Given data:
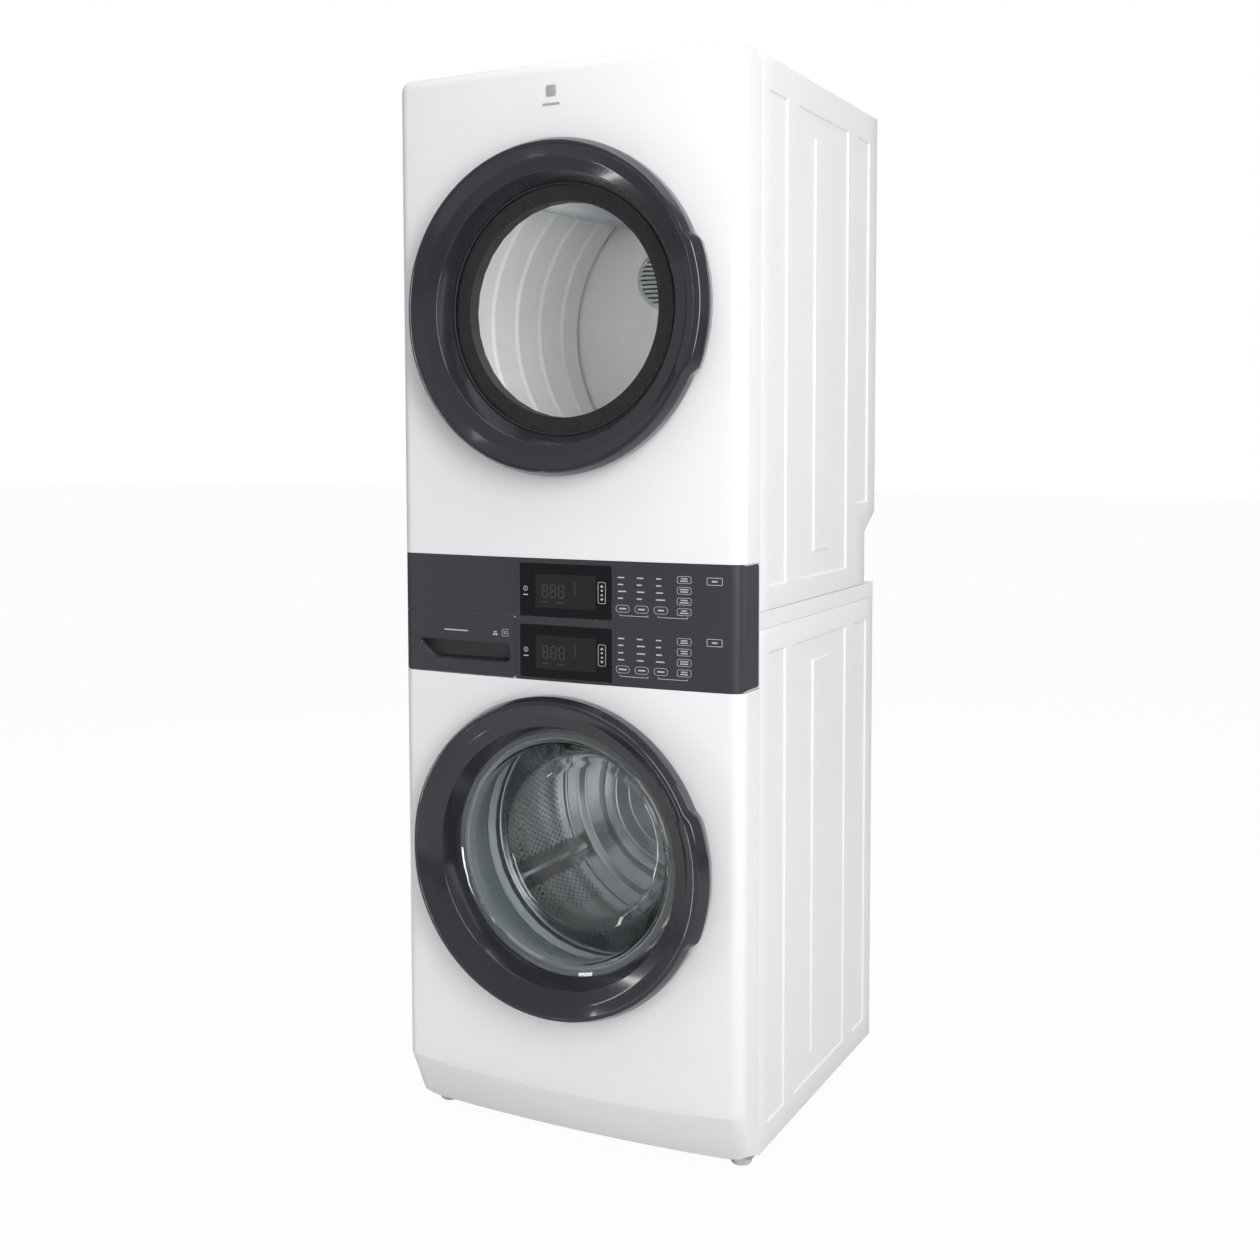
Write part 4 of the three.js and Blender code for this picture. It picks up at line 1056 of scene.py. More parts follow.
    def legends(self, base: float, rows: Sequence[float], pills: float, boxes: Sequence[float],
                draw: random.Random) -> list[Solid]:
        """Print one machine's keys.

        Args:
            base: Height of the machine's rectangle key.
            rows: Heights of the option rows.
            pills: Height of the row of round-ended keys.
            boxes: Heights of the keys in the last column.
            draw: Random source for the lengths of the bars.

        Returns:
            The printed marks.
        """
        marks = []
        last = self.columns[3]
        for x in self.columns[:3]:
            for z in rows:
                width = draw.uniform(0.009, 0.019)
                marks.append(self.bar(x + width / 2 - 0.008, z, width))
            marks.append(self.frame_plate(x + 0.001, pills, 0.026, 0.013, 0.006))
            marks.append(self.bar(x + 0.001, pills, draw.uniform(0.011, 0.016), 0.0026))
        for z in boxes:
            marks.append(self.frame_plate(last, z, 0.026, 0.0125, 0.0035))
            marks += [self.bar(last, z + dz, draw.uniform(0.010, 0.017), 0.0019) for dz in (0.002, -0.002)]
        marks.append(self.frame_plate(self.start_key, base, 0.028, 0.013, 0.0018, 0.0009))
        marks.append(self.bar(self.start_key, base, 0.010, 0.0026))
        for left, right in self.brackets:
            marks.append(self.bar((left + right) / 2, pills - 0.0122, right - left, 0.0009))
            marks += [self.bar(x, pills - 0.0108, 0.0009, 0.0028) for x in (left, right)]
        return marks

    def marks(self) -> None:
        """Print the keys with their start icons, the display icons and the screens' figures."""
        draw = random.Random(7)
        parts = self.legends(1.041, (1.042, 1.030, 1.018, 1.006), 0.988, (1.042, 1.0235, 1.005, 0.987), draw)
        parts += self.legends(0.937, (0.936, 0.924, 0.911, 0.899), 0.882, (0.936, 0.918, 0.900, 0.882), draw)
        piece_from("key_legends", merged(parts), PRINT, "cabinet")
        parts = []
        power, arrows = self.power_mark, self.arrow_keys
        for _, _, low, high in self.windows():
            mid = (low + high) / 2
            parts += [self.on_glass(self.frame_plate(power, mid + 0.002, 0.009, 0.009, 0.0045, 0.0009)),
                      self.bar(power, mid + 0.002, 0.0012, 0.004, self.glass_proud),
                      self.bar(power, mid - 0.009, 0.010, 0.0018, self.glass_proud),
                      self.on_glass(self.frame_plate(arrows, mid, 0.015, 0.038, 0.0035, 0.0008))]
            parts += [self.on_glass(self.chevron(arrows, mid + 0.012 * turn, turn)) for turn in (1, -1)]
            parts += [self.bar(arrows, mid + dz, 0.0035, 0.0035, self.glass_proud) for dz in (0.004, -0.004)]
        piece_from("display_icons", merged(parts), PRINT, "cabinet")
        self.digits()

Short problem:
Begin with the first line of the data above and, please, print each line exactly until you have printed the line containing "draw: Random source"; print nothing else.

Exercise result:
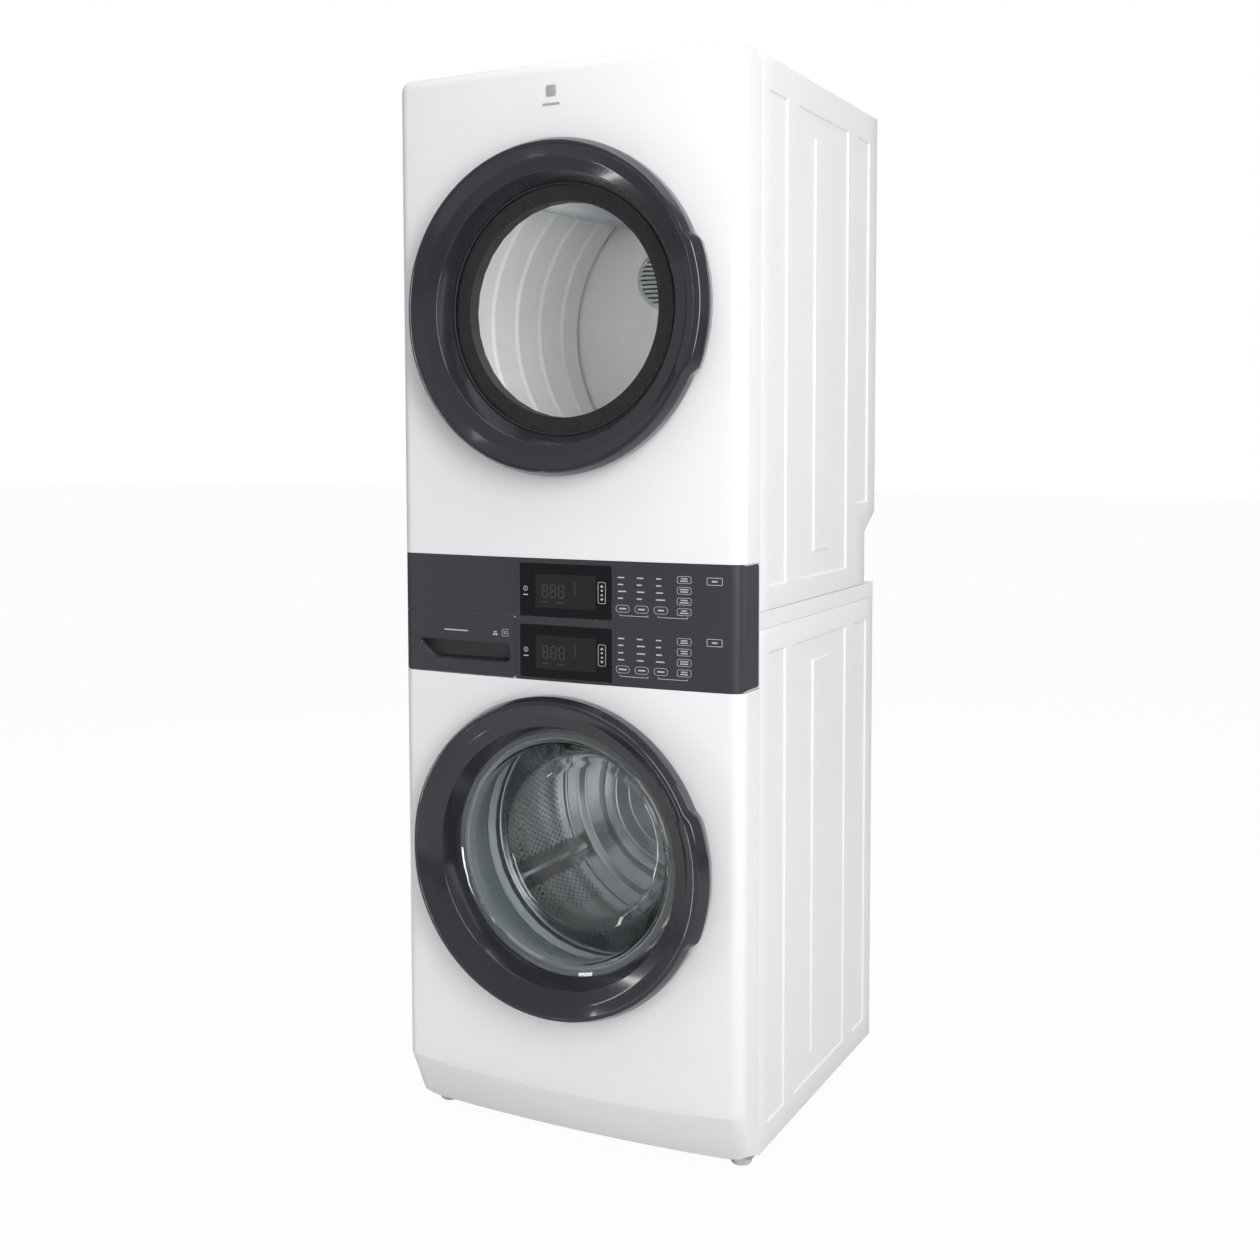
Write part 4 of the three.js and Blender code for this picture. It picks up at line 1056 of scene.py. More parts follow.
    def legends(self, base: float, rows: Sequence[float], pills: float, boxes: Sequence[float],
                draw: random.Random) -> list[Solid]:
        """Print one machine's keys.

        Args:
            base: Height of the machine's rectangle key.
            rows: Heights of the option rows.
            pills: Height of the row of round-ended keys.
            boxes: Heights of the keys in the last column.
            draw: Random source for the lengths of the bars.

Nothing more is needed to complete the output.